The energy density is the energy per unit length on the string. To find the energy for a particular interval you have to integrate the equations using the interval bounds as limits.

 

[lizzyb]

so I have to take the derivitive of the wave function with respect to t, put it into the equation, then integrate over the range of x?

$$\frac{dy}{dt} = -A \omega \cos(\omega t - k x)$$

So $$\frac{dK}{dx}=\frac{1}{2}\mu(\frac{dy}{dt})^2 = \frac{1}{2}\mu(-A \omega \cos(\omega t - k x))^2$$

and then I integrate it from 0 to .01 meters?

$$K = \int_0^{.01} \frac{1}{2}\mu(-A \omega \cos(\omega t - k x))^2 dx$$

t is unaccounted for? Thank you for your help.

 

[OlderDan]

so I have to take the derivitive of the wave function with respect to t, put it into the equation, then integrate over the range of x?

$$\frac{dy}{dt} = -A \omega \cos(\omega t - k x)$$

So $$\frac{dK}{dx}=\frac{1}{2}\mu(\frac{dy}{dt})^2 = \frac{1}{2}\mu(-A \omega \cos(\omega t - k x))^2$$

and then I integrate it from 0 to .01 meters?

$$K = \int_0^{.01} \frac{1}{2}\mu(-A \omega \cos(\omega t - k x))^2 dx$$

t is unaccounted for? Thank you for your help.

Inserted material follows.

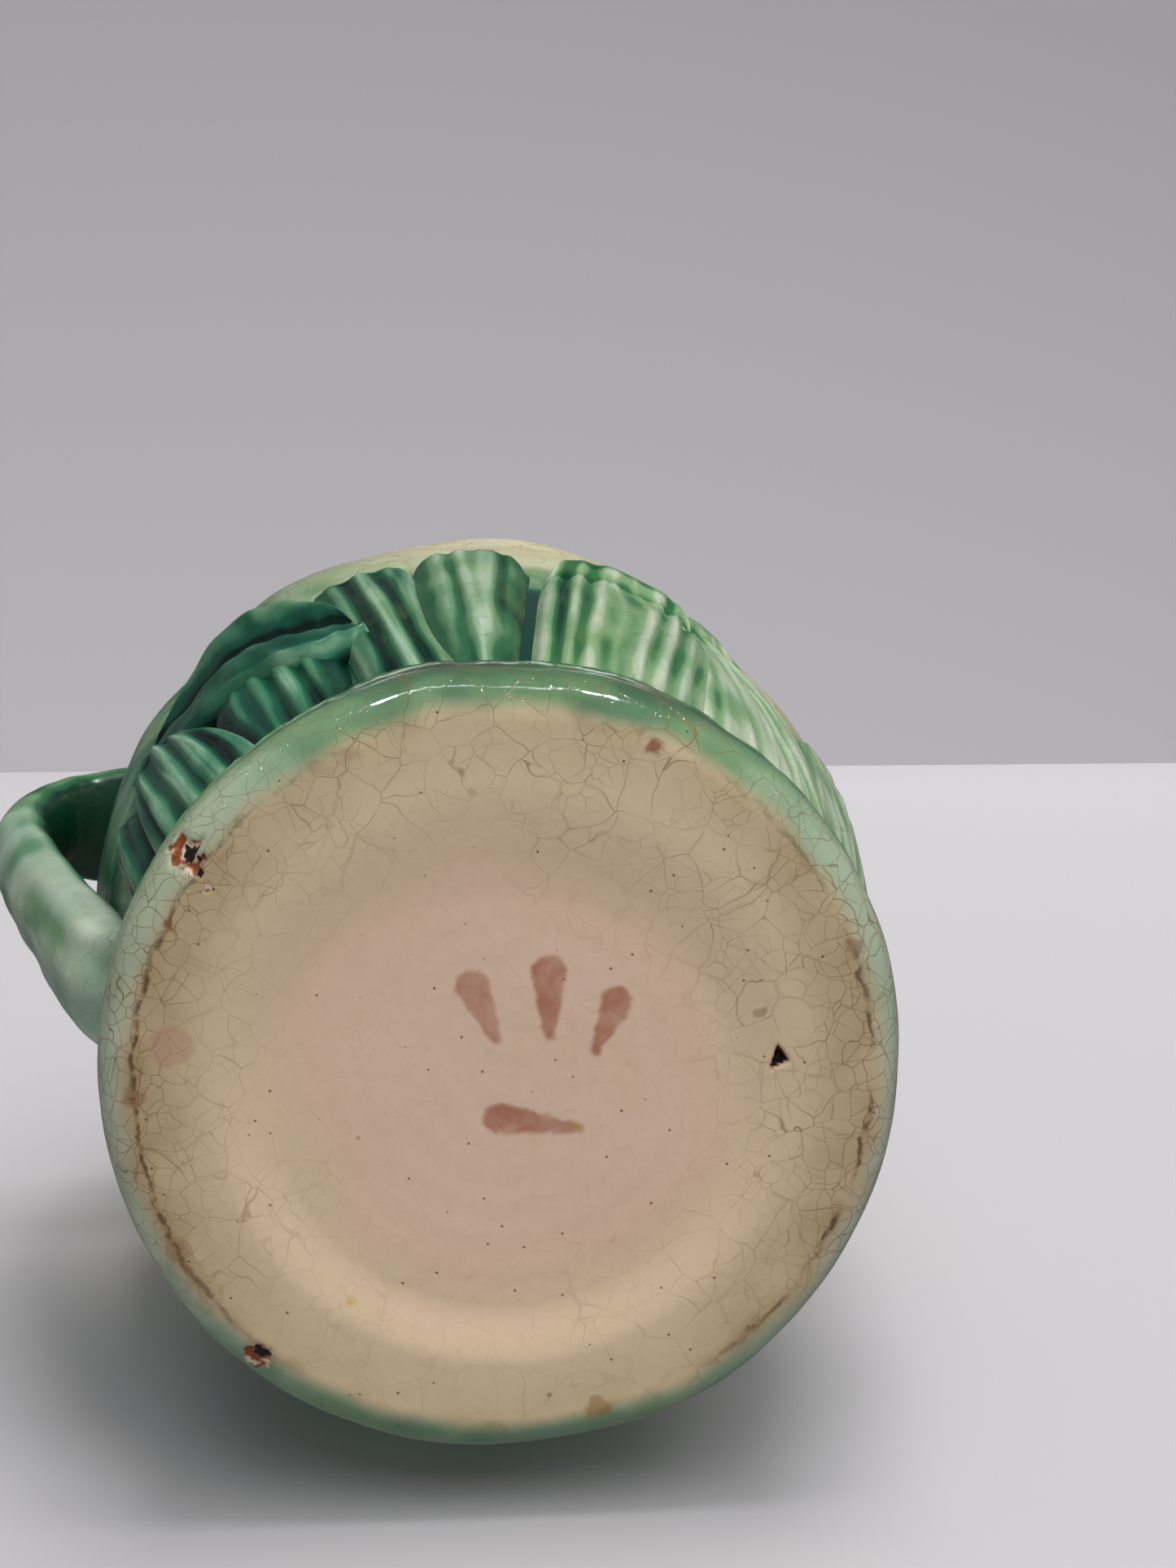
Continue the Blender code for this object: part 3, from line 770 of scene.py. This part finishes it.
def husk_leaf(node, side, form, seed, material):
    """One applied leaf: a clay shell on the wall, with a rolled margin and pressed grooves.
    Angles run from the spout; the near side is the one next to it."""
    form = {**LEAF_DEFAULTS, **form}
    near, far, low, high = leaf_place(node)
    rng = np.random.default_rng(seed)
    loose = 1.0 if side > 0 else 0.0
    steps = np.linspace(0, 1, len(form["near"]))
    cols = int(70 + (far - near) * 4.5)
    U, V = np.meshgrid(np.linspace(-1, 1, cols), np.linspace(0, 1, 150))
    blend = (U + 1) / 2
    low -= 0.9
    near_edge = near - hermite(np.stack([form["near"], steps], -1), V)[..., 0]
    far_edge = far + hermite(np.stack([form["far"], steps], -1), V)[..., 0]
    wander = 0.3 * ripple(seed, V * 40, 0 * V, 26.0)
    turned = near_edge + (far_edge - near_edge) * blend + wander * (0.6 + loose)
    top_near, top_middle, top_far = form["top"]
    crest = top_near * (1 - blend) + top_far * blend + (top_middle - (top_near + top_far) / 2) * (
        1 - U ** 2)
    corner = 4.4 * smoothstep(np.abs(U), 0.62, 1.0) ** 2 * smoothstep(V, 0.55, 1.0)
    height = low + (crest - low) * V - corner + 0.35 * ripple(seed + 1, U * 10, 0 * V, 9.0) * V
    radius = belly_radius(side * turned, height)
    around = np.radians(1.0) * radius
    width = np.maximum(far_edge - near_edge, 1.0) * around
    side_gap = np.minimum(blend, 1 - blend) * width
    top_gap = (1 - V) * (high - low)
    edge = np.maximum(soft_least(side_gap, top_gap, 0.9), 0.0)
    inner = smoothstep(edge, 1.0, 3.4)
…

This is more of an intuitive observation that needs to be verified. Time will take care of itself if you look at both the kinetic and potential energy of the length interval. The equation you tried in your first post I am assuming is the energy of one wavelength of the string. If that is the case, and you can calculate the wavelength, you should be able to find the energy of any other length with a simple ratio of length to wavelength. The rationale behind that is that each bit of mass dm that is vibrating is a harmonic oscillator with amplitude A and the same k, so each little dm must have the same total energy as any other dm.

 

[lizzyb]

ok, so $$E_\lambda = U_\lambda + K_\lambda - \frac{1}{2}\mu\omega^2A^2\lamda$$
From the problem we have: $$A = .00088 "m", k = \frac{"2"}{"m"}, \omega = 25 \frac{"rad"}{"s"}, \mu = .01 \frac{"kg"}{"m"} "and" \lambda = \frac{2\pi}{k} = \pi "m"$$
Thus $$E_\lambda = \frac{1}{2} \cdot .01 \frac{"kg"}{"m"} \cdot (25 \frac{"rad"}{"s"})^2 \cdot (.00088 "m")^2 (\pi "m") = 7.6027 \times 10^{-6}$$
but that's for the entire wavelength, hence for the length segment $$\Delta x = 1 "cm"$$ we have $$E_{.01} = \frac{.01}{\lambda} E_\lambda = \frac{.01}{\pi}E_\lambda = .003183 \cdot 7.6027 \times 10^{-6} = 2.42 \times 10^{-8}$$

does that look ok to you?

 

[OlderDan]

ok, so $$E_\lambda = U_\lambda + K_\lambda - \frac{1}{2}\mu\omega^2A^2\lamda$$
From the problem we have: $$A = .00088 "m", k = \frac{"2"}{"m"}, \omega = 25 \frac{"rad"}{"s"}, \mu = .01 \frac{"kg"}{"m"} "and" \lambda = \frac{2\pi}{k} = \pi "m"$$
Thus $$E_\lambda = \frac{1}{2} \cdot .01 \frac{"kg"}{"m"} \cdot (25 \frac{"rad"}{"s"})^2 \cdot (.00088 "m")^2 (\pi "m") = 7.6027 \times 10^{-6}$$
but that's for the entire wavelength, hence for the length segment $$\Delta x = 1 "cm"$$ we have $$E_{.01} = \frac{.01}{\lambda} E_\lambda = \frac{.01}{\pi}E_\lambda = .003183 \cdot 7.6027 \times 10^{-6} = 2.42 \times 10^{-8}$$

does that look ok to you?

Looks OK to me. You have a typo problem with the equation in this post, but if you look at the equation for the energy for one full wavelength, then you can see that everyting multiplying the λ is the energy per unit length. An equivalent calculation would be to just replace the λ in that equation by the 1cm length of interest.

 

[lizzyb]

$$E_\lambda = U_\lambda + K_\lambda = \frac{1}{2}\mu\omega^2A^2 \lambda$$
So since I'm only interested in .01 meters, I can do this:
$$E_{.01} = \frac{1}{2} \cdot \mu \cdot \omega^2 \cdot A^2 \cdot .01 = 2.42 \times 10^{-8}$$
which is the same answer; that answer was accepted by the homework server! thanx! i thought i tried that early on. Thank you.